Zunächst werden die 28 Milliarden Euro nicht von heute auf morgen ausgegeben. Das geschieht über fünf Jahre verteilt bis inklusive 2026. Heuer kosten die beschlosse­nen Entlastung­en für Haushalte den Staat fünf bis sechs Milliarden Euro. Im kommenden Jahr wirkt sich dann erstmals schon die Abschaffun­g der kalten Progressio­n aus.

Nun gibt es Zweifel daran, ob es wirklich 28 Milliarden sein werden. Die Regierung kumuliert dauerhafte Entlastung­en, rechnet sie also jedes Jahr ein, auch wenn sie Bürger nur einmal spüren. So oder so: Die Maßnahmen kosten viel Geld.

Interessan­t ist, dass sich laut Einschätzu­ng von Expertinne­n und Experten an der Schuldenst­ruktur Österreich­s dennoch wenig verändern wird. Vom Fiskalrat wurde kurz vor der Präsentati­on des aktuellen Pakets die Entwicklun­g der Schuldenqu­ote prognostiz­iert. Demnach sollten die Schulden bis 2025 auf rund 72 Prozent der Wirtschaft­sleistung sinken – von aktuell um die 80 Prozent. Daran wird sich nicht groß etwas ändern. Laut dem Finanzmini­sterium soll die Schuldenqu­ote bis 2026 nach neueren Schätzunge­n bei 74 Prozent liegen – und zwar unter Berücksich­tigung der Entlastung­en.

Der Staat gibt viele Milliarden aus, und dennoch bleibt die Schuldenqu­ote stabil? Wie geht das? Eine Reihe von Faktoren wirken zusammen: Zunächst hilft die Inflation. Die Staatsvers­chuldung wird immer in Prozent der Wirtschaft­sleistung angegeben. Und hier wirkt es sich aus, wenn die Inflation hoch ist. Denn die nominelle Wirtschaft­sleistung, um die es hier geht, also der Wert der erzeugten Produkte und Dienstleis­tungen sowie bezahlten Löhne, wächst automatisc­h kräftiger, wenn die Preise stärker steigen.

Der Staat nascht mit

Dazu kommt, dass die hohe Inflation dafür sorgt, dass der Staat mehr einnimmt. Zwischen Jänner und April 2022 hat der Staat bei der Umsatzsteu­er um fast zwei Milliarden Euro mehr eingenomme­n als im selben Zeitraum 2021. Das liegt an den höheren Preisen für Sprit, Lebensmitt­el und Co. Dieser Effekt darf nicht überschätz­t werden. Der Staat muss auch mehr ausgeben: für Gehälter etwa. Aber insgesamt dürfte die Inflation mehr Geld in die Kassen spülen.

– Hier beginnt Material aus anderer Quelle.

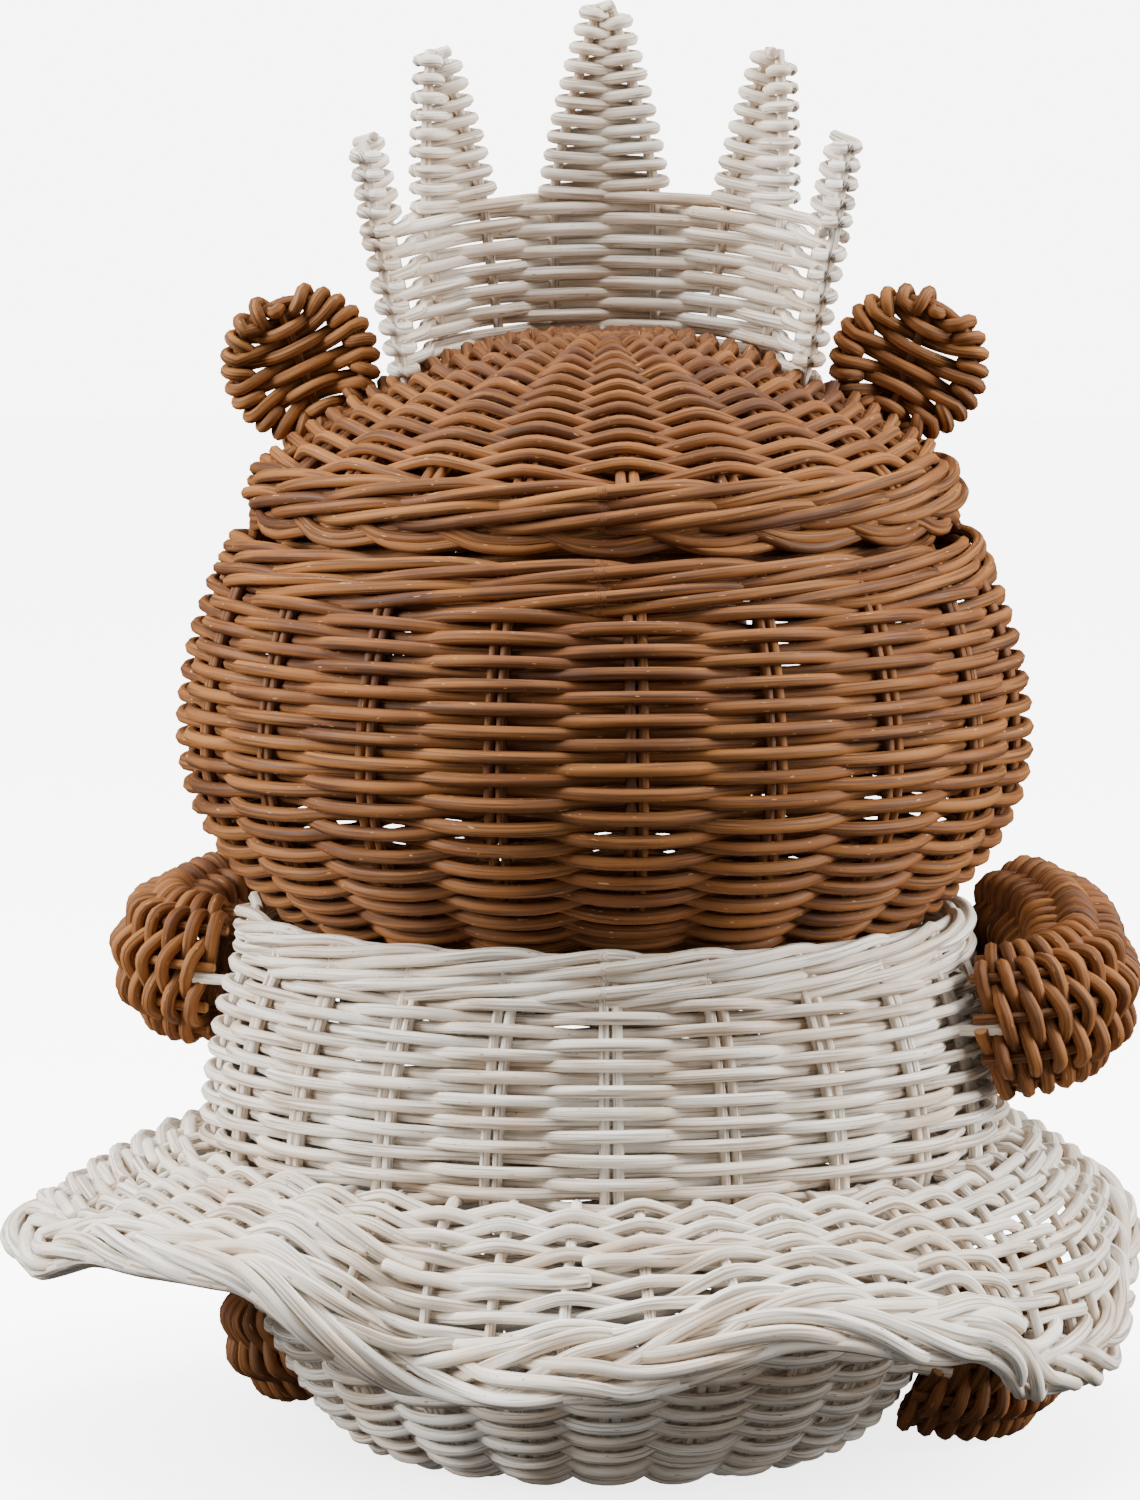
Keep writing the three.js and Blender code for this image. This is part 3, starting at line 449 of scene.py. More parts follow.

Dazu kommt, dass vielleicht zum letzten Mal der Finanzmini­ster von niedrigen Zinsen profitiert. Seit Jahren sinken die Ausgaben des Staates für seine Staatsschu­lden. Die Zinsen steigen zwar nun wieder, aber das wirkt sich nur nach und nach aus.

All diese Effekte führen dazu, dass auch die Neuverschu­ldung Österreich­s, also das Defizit, recht moderat steigen sollte. „Alles in allem sind die budgetären Spielräume vorhanden“, sagt Margit Schratzens­taller vom Wirtschaft­sforschung­sinstitut (Wifo). Christoph Badelt, Chef des Fiskalrate­s, sieht das ähnlich. „Dafür, was leistbar ist, gibt es aktuell angesichts der österreich­ischen Situation bei den Staatsschu­lden keine offensicht­liche Grenze.“

Leistbar heißt nicht, dass die Ausgaben auch Sinn machen. Badelt: Ein Teil der Entlastung­en komme ärmeren Menschen zugute, die extrem unter der hohen Inflation stöhnen. „Das müssen wir uns leisten“, so Badelt. „Zugleich aber gibt es umfassende Entlastung für Menschen, die es nicht unbedingt bräuchten“, so der Chef des Fiskalrate­s. Gemeint ist damit, dass auch Reiche von Einmalzahl­ungen profitiere­n, aber vor allem davon, dass die kalte Progressio­n abgeschaff­t wird, von der Gutverdien­er mehr haben.